Cuando el mencionado alcalde puso de ejemplo la supremacía poblacional y económica de Zaragoza sobre el resto de provincias de Aragón estaba afirmando, quizás sin desearlo, que tal vez existe un progresivo olvido de todo lo que no sea el centro neurálgico regional, lo que quizás lleva a acumular recursos en una sola zona. Ignoro si es así en Aragón (aunque lo parece), pero sí sé que todas las provincias de Castilla y León manifiestan, salvo Valladolid, un escaso ritmo de crecimiento, o, más bien, un progresivo deterioro en muchos aspectos, pero, sobre todo, en los económicos (y en las cifras de población). Julio Llamazares afirmaba ayer esto mismo en su artículo de ‘El País’. Y eso ha ocurrido consistentemente en las últimas décadas. ¿Por qué? ¿Es justo que sea así? ¿No es un fracaso inexplicable?

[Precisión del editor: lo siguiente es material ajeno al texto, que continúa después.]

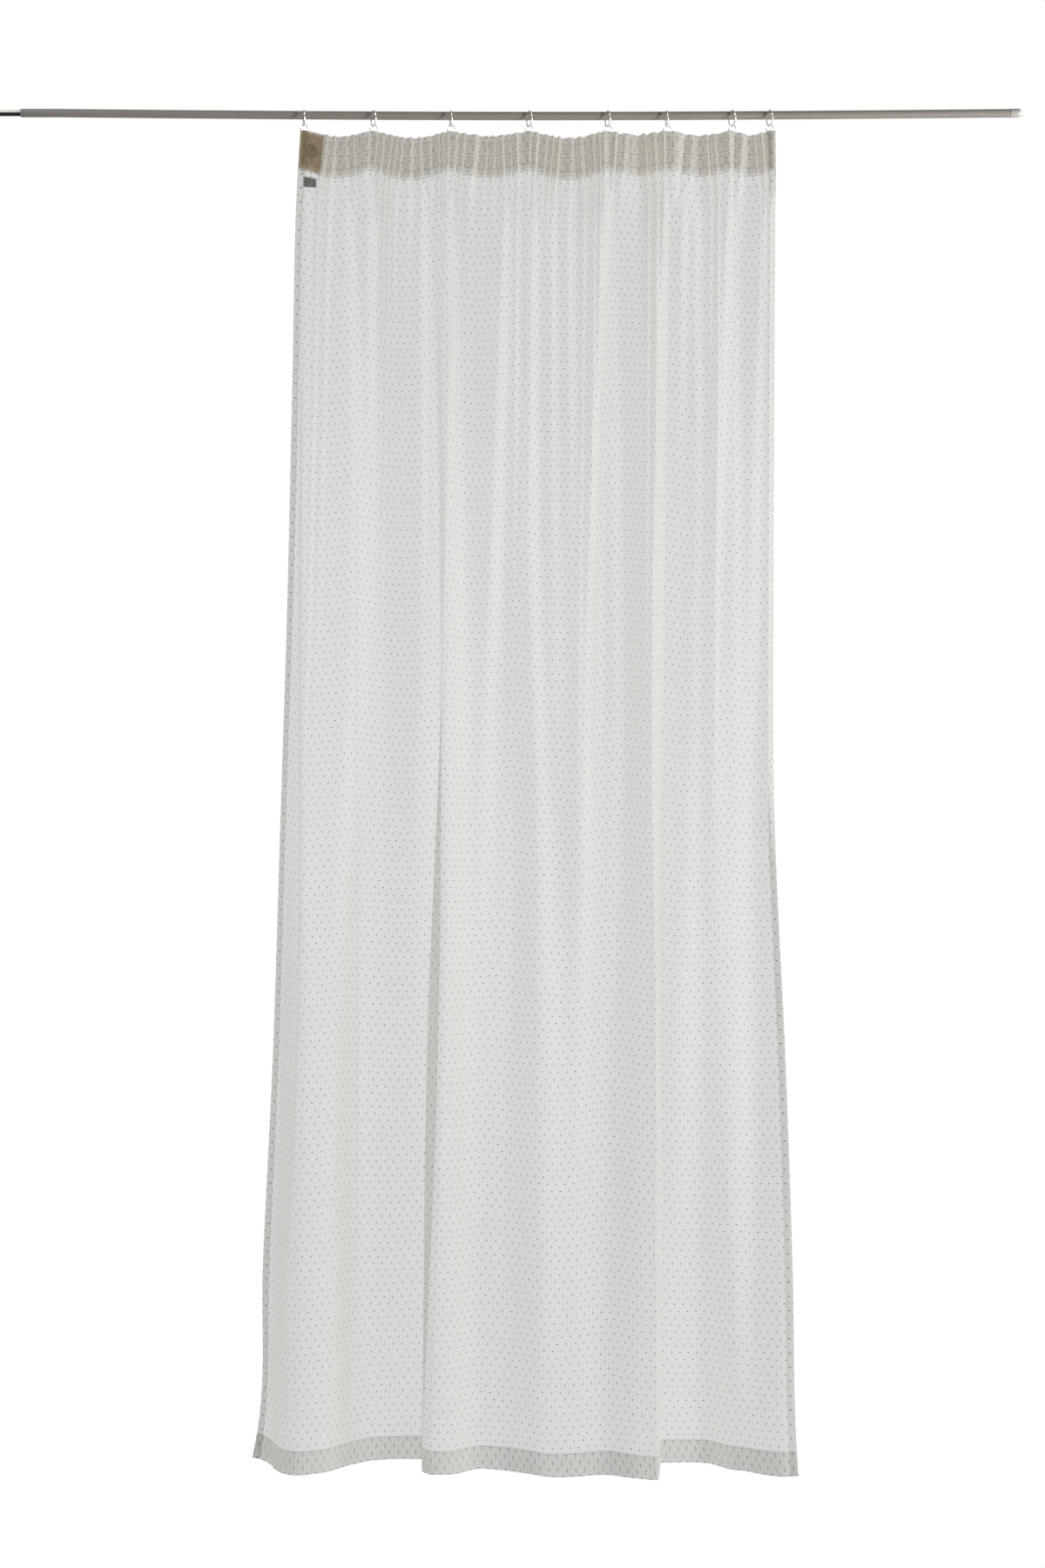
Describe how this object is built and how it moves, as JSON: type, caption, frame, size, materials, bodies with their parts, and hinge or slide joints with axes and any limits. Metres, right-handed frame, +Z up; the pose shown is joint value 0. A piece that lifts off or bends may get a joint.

Las palabras son, al final, palabras, pero pueden dejar un poso de amargura. En esta coyuntura difícil, la solidaridad regional es básica. Pero, sobre todo, la conciencia del estado hacia los más desfavorecidos. Me acuerdo otra vez del gran Peridis, cuando afirma que él prefiere estar en Aguilar, mandar los dibujos por ordenador y salir a pasear por las iglesias de la zona (que, en lugar de cerrarlas, dice, deberían convertirse en lugares para el arte y la música). La articulación rural debe hacerse a través de las cabeceras de comarca, y debe apostar por el turismo, el arte, el teletrabajo, no sólo por los empleos tradicionales. Para hacer el campo deseable hay que mejorar infraestructuras, servicios (la sanidad rural, imprescindible), transportes colectivos y, sobre todo, la tecnología. Esto último es imperioso. El modelo tiene que cambiar, favoreciendo la vida en contacto con la naturaleza y apartada (que no alejada) de las grandes urbes. El verdadero progreso no consiste en crear ciudades cada vez más monstruosas, que fagocitan el entorno para estar después rodeadas de la nada y de la muerte. Es justo todo lo contrario.